Sebelumnya, rupiah sempat menguat 5 poin di level 15.550 dari penutupan sebelumnya di level 15.548. Pengamat pasar uang, Ariston Tjendra menilai rupiah masih berpeluang melemah terhadap dolar AS di awal perdagangan pekan ini.
Ketegangan geopolitik di Timur Tengah terjadi karena Amerika Serikat (AS) dan Inggris menyerang Houthi di Yemen. Kemudian Turki menyerang kelompok Kurdi di Irak dan Suriah, mendorong pelaku pasar masuk ke aset aman seperti dolar AS dan emas.
“Selain itu, data neraca perdagangan Indonesia bulan Desember yang mungkin memperlihatkan surplus yang semakin menurun, sehingga bisa memberikan sentimen negatif ke rupiah,” ujar Ariston kepada Katadata.co.id, Senin (15/1).
Di sisi lain, Ariston menilai ekspektasi pasar terhadap pemangkasan suku Bank Sentral AS (The Fed) masih tinggi.
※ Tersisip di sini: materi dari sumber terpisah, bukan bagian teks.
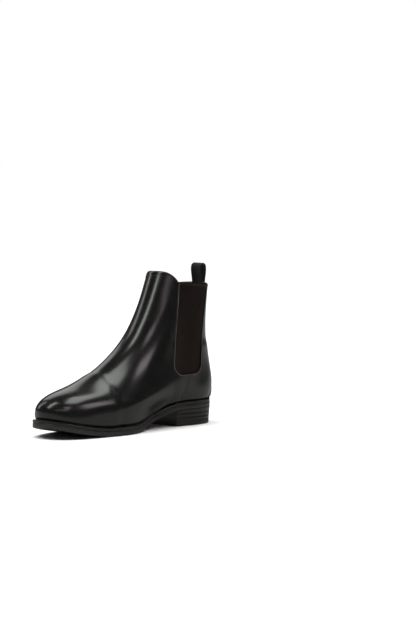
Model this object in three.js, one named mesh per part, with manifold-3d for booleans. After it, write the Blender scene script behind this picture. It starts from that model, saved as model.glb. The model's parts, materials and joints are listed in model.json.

Data inflasi produsen AS pada bulan Desember juga menunjukkan penurunan sehingga menjaga harapan pasar terhadap pemangkasan terjadi semester pertama tahun ini.
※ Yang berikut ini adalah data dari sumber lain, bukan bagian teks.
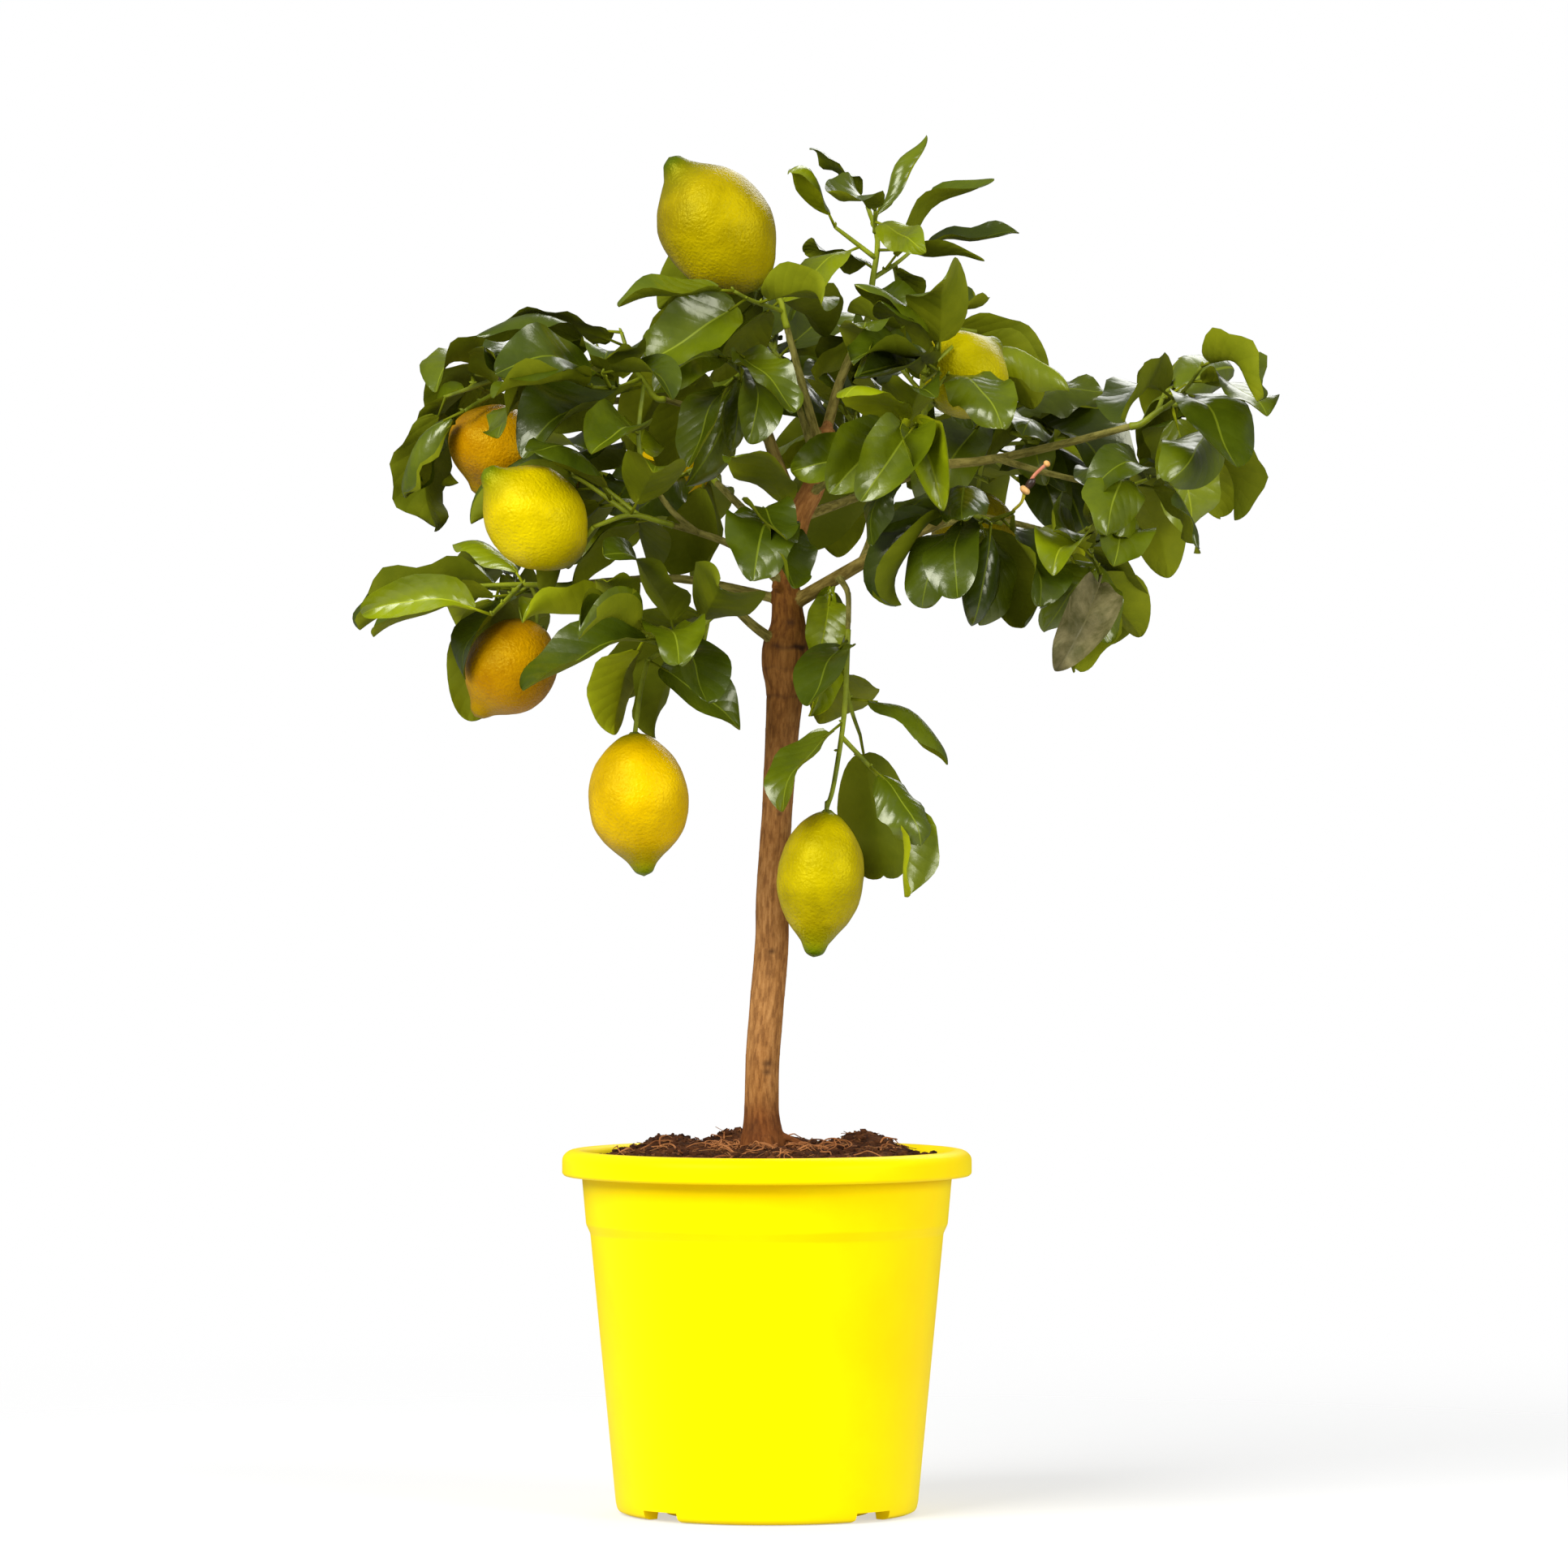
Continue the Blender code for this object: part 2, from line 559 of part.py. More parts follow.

Dengan begitu, sinyal penurunan suk bunga The Fed akan bisa menahan penguatan dolar AS. Sementara Rupiah tetap berpeluang melemah pada hari ini ke arah 15.600, dengan potensi support di kisaran 15.530.
Inflasi dan Pasar Tenaga Kerja AS Beri Tekanan The Fed
Sementara itu, Direktur PT Laba Forexindo Berjangka, Ibrahim Assuaibi memperkirakan rupiah akan bergerak dalam rentang 15.530-15.590 pada perdagangan hari ini.
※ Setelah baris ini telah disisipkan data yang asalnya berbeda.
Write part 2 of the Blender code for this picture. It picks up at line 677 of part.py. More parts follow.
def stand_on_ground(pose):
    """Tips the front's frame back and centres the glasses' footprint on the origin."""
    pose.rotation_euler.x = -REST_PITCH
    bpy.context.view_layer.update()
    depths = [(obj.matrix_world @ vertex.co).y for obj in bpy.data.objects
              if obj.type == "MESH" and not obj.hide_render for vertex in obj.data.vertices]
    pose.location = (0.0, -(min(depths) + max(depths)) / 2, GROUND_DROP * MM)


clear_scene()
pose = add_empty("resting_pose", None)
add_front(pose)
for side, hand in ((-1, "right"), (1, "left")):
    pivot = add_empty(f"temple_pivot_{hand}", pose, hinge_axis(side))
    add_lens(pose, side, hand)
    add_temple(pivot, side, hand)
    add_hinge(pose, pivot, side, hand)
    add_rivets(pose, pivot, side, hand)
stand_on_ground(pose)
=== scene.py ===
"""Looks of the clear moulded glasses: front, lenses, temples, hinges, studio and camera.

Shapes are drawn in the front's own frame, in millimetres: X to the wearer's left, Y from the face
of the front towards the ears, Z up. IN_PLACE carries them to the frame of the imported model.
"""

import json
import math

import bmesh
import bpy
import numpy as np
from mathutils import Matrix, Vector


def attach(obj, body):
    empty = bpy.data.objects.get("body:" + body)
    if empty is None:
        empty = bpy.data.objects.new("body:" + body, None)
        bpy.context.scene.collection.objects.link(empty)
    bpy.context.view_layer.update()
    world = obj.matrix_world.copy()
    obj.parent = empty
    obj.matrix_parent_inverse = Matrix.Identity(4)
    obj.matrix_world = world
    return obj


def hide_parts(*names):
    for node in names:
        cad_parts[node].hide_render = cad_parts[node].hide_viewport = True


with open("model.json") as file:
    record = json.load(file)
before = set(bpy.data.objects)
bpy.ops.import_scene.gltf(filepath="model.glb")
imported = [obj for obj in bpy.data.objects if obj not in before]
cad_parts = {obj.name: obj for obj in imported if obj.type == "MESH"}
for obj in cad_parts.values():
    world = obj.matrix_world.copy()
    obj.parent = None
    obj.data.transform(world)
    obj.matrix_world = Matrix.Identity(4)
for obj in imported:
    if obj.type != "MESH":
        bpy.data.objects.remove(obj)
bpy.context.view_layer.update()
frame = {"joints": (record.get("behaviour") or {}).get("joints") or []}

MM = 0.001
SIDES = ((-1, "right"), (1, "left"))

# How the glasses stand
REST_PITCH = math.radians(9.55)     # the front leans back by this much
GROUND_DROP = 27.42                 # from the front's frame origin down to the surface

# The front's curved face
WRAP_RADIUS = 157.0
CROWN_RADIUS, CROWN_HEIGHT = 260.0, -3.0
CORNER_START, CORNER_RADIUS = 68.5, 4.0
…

Indeks Harga Konsumen (CPI) AS tumbuh sedikit lebih besar dari perkiraan pada bulan Desember, ditambah dengan tanda-tanda ketahanan pasar tenaga kerja baru-baru ini. Hal ini memberikan dorongan yang lebih kecil bagi The Fed untuk mulai memangkas suku bunga lebih awal.
“Namun para pelaku pasar tampaknya telah meningkatkan taruhan mereka bahwa The Fed akan mulai menurunkan suku bunga paling cepat pada bulan Maret, setidaknya menurut alat CME Fedwatch,” ujar Ibrahim dalam risetnya, dikutip Senin (15/1).
Menurutnya, kondisi tersebut menunjukkan bahwa para pedagang memperkirakan peluang sebesar 70,2% untuk pemotongan sebesar 25 basis poin pada tahun 2024, naik dari peluang 64,7% yang terlihat sehari yang lalu.
“Taruhan untuk penurunan suku bunga lebih awal tetap ada bahkan ketika beberapa pejabat Fed menolak ekspektasi tersebut, mengingat inflasi masih tetap tinggi dan jauh di atas target tahunan bank sentral sebesar 2%,” ujarnya.